Sunday, March 01, 2009

Before banks went bust, they went modernist, and in a final burst of creativity, postmodernist

Modernist
Banking and finance used to be complicated, but not all that complicated. The basic principles could be understood by people who were not bankers. In recent years, that all changed, as ever more esoteric financial instruments were created that, it now seems, even the bankers did not understand. The foundations of our financial system collapsed as if the banking business were just a giant Ponzi Scheme, dragged down by collapsing assets that seemed to have all the substantiality of thin air. We started with common-sense notions of banks as giant piggybanks which, granted, could loan out more pennies than they actually had, because their depositors could be counted on not to take all their pennies out at once. We ended up with piggybanks filled, not with pennies, but with helium.

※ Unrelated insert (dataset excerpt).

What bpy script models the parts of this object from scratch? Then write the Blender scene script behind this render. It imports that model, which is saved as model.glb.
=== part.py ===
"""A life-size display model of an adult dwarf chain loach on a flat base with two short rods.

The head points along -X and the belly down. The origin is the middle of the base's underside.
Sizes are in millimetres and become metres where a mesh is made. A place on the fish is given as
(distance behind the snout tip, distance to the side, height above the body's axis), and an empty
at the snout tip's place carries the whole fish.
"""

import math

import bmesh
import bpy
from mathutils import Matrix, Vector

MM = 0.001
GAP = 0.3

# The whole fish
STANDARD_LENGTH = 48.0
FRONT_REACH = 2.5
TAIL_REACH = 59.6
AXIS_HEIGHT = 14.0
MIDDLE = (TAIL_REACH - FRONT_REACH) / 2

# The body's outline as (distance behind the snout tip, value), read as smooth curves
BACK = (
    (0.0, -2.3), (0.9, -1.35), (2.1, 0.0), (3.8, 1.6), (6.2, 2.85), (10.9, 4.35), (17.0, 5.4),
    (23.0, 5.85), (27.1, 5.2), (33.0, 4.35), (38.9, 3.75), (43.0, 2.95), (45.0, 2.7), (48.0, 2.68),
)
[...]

How did we get here? Awhile back, John Lanchester wrote a marvelous essay in The New Yorker in which he maintained that to understand modern banking, we need to look at some of the 20th century movements in modern art -- specifically, the movements known as modernism, and then later, postmodernism.
Finance, like other forms of human behavior, underwent a change in the twentieth century, a shift equivalent to the emergence of modernism in the arts—a break with common sense, a turn toward self-referentiality and abstraction and notions that couldn’t be explained in workaday English. In poetry, this moment took place with the publication of “The Waste Land.” In classical music, it was, perhaps, the première of “The Rite of Spring.” Jazz, dance, architecture, painting—all had comparable moments. The moment in finance came in 1973, with the publication of a paper in the Journal of Political Economy titled “The Pricing of Options and Corporate Liabilities,” by Fischer Black and Myron Scholes.
The building above is US Bank Plaza, the Skidmore, Owings and Merrill modernist structure on Madison's Capitol Square that started going up that same year, 1973. For Lanchester, this dates the time -- the development of the theoretical basis of the modern derivatives market -- when nonspecialists could no longer understand finance, paralleling a similar movement in the arts.
It seems wholly contrary to common sense that the market for products that derive from real things should be unimaginably vaster than the market for things themselves. With derivatives, we seem to enter a modernist world in which risk no longer means what it means in plain English, and in which there is a profound break between the language of finance and that of common sense. It is difficult for civilians to understand a derivatives contract, or any of a range of closely related instruments, such as credit-default swaps.
Common sense was out now. What was next? PostmodernIn the arts, modernism was followed by postmodernism. (The building at right is part of Madison's Block 89 redevelopment often described as eclectic and postmodern.) Lanchester contends that the same thing has happened in finance. In modernism, the meaning in art might be complex and fully accessible only to specialists, but there was no doubt in the art world that art did, in fact, have meaning. Postmodernism questioned the very idea of meaning, which was seen increasingly as something to be "deconstructed."
If the invention of derivatives was the financial world’s modernist dawn, the current crisis is unsettlingly like the birth of postmodernism. For anyone who studied literature in college in the past few decades, there is a weird familiarity about the current crisis: value, in the realm of finance capital, evokes the elusive nature of meaning in deconstructionism. According to Jacques Derrida, the doyen of the school, meaning can never be precisely located; instead, it is always “deferred,” moved elsewhere, located in other meanings, which refer and defer to other meanings—a snake permanently and necessarily eating its own tail. This process is fluid and constant, but at moments the perpetual process of deferral stalls and collapses in on itself. Derrida called this moment an “aporia,” from a Greek term meaning “impasse.” There is something both amusing and appalling about seeing his theories acted out in the world markets to such cataclysmic effect. Anyone invited to attend a meeting of the G-8 financial ministers would be well advised not to draw their attention to this.
From this point of view, you could say that Barack Obama faces the daunting task of bringing about a post-postmodernist restoration of faith in the meaning of our financial assets, or in financial terms, value.